Since 2023, sodium-ion batteries have made breakthroughs in various applications such as two-wheelers, light vehicles, residential energy storage, and communication energy storage. They have made significant progress in the industrialization process and are now entering the preparation phase for large-scale production.

On one hand, the three major technology routes for sodium-ion batteries have different advantages and disadvantages and are currently in a competitive phase. Additionally, the expansion of the sodium battery market will create a significant demand for upstream cathode materials, making cathode material production a key factor in promoting the industrialization of sodium batteries.

On the other hand, sodium-ion batteries have gained frequent orders in various fields this year, and production capacity planning continues to expand, putting pressure on sodium battery companies' production and delivery capabilities. Currently, several sodium battery companies are actively constructing production lines, and the first to achieve large-scale production and delivery will have a competitive advantage in the market.

As one of the most representative companies in the field of sodium batteries, Max Power has consistently focused on the anionic route. Their first anionic cathode material for large-scale production, sodium iron sulfate, offers cost advantages, excellent cycle life, and inherent safety performance, making it an ideal solution for various electric vehicle scenarios in the future.

Sodium Iron Sulfate Route: Making Strides

Historically, the progress in sodium battery cathode material technology and production capacity has been crucial for the industrialization of sodium batteries.
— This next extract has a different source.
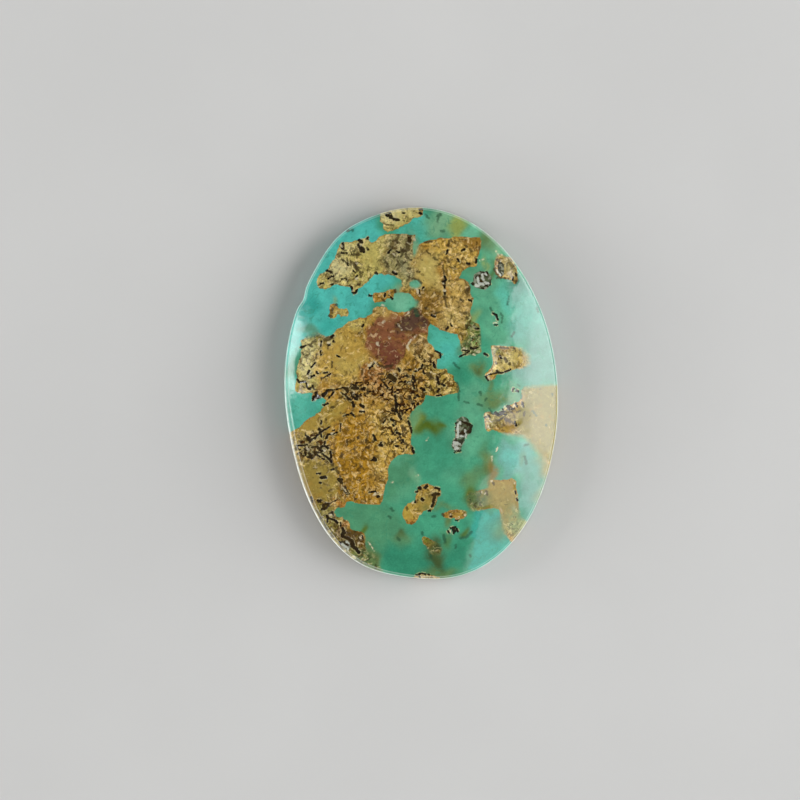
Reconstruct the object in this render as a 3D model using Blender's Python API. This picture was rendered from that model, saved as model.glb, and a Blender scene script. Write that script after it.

Currently, there are three major technology routes for sodium battery cathode materials: layered oxides, anionic compounds, and Prussian blue compounds.

Among these, the Prussian blue compounds have made slower progress in industrialization due to issues such as toxic gas generation during crystallization and thermal runaway.

Layered oxides can balance energy density and cycle life and have already achieved industrialization. However, cost issues could be a key limiting factor for their commercialization in the future.

Currently, the price of lithium carbonate fluctuates in the range of 150,000 to 200,000 RMB per ton, and battery manufacturers and downstream companies have a relatively broad acceptance range for the cost of sodium battery cathode materials. However, if lithium salt prices fall to 100,000 RMB per ton, cost issues may become a significant factor hindering the expansion of sodium-ion battery applications. At that time, layered oxides may face certain pressures.

Anionic compounds offer high stability and electrochemical stability with the longest theoretical cycle life, which can reach 6000 cycles, all while maintaining low costs. They have promising prospects in various applications, including two-wheelers, low-speed vehicles, and energy storage, and their industrialization is accelerating.

This means that sodium battery companies that focus on anionic technology routes need to break through material technology and large-scale production bottlenecks, improve the cycle life and ultimate safety of sodium batteries, and achieve the lowest possible production costs to gain an early advantage in the upcoming sodium battery market battle.

As a representative company in the anionic route, Max Power uses the sodium iron sulfate system technology route, which offers multiple advantages, including low cost, high safety, and high cycle life.

In terms of cost, sodium iron sulfate, as one of the three anionic technology routes, has raw material costs ranging from 10,000 to 20,000 RMB per ton, making it the most cost-effective cathode material. Max Power also states that their large-scale production cost for prismatic cell products can be less than 0.35 RMB/Wh.

Regarding safety, sodium iron sulfate is one of the safest materials among sodium-ion materials. In October 2022, the first sodium iron sulfate (NFS) sodium-ion battery successfully passed the needle puncture test without smoking, catching fire, or exploding.
In terms of cycle performance, their "PolySodium 1" single-cell energy density is 122 Wh/kg for two-wheelers, with over 1500 cycles at room temperature. Household storage cells have an energy density of 125 Wh/kg and a cycle life exceeding 5000 cycles, while large-scale prismatic cells can achieve more than 8000 cycles.

Furthermore, from the perspective of raw materials and manufacturing processes, the sodium iron sulfate technology route has advantages when it comes to international markets, meeting the international demand for sodium batteries.

Since sodium iron sulfate does not contain precious metals and utilizes industrial solid waste such as sodium sulfate and ferrous sulfate, it aligns with low-carbon strategies. In terms of manufacturing, the dry method preparation used in sodium iron sulfate technology is simple and energy-efficient, helping overcome limitations set by European battery regulations.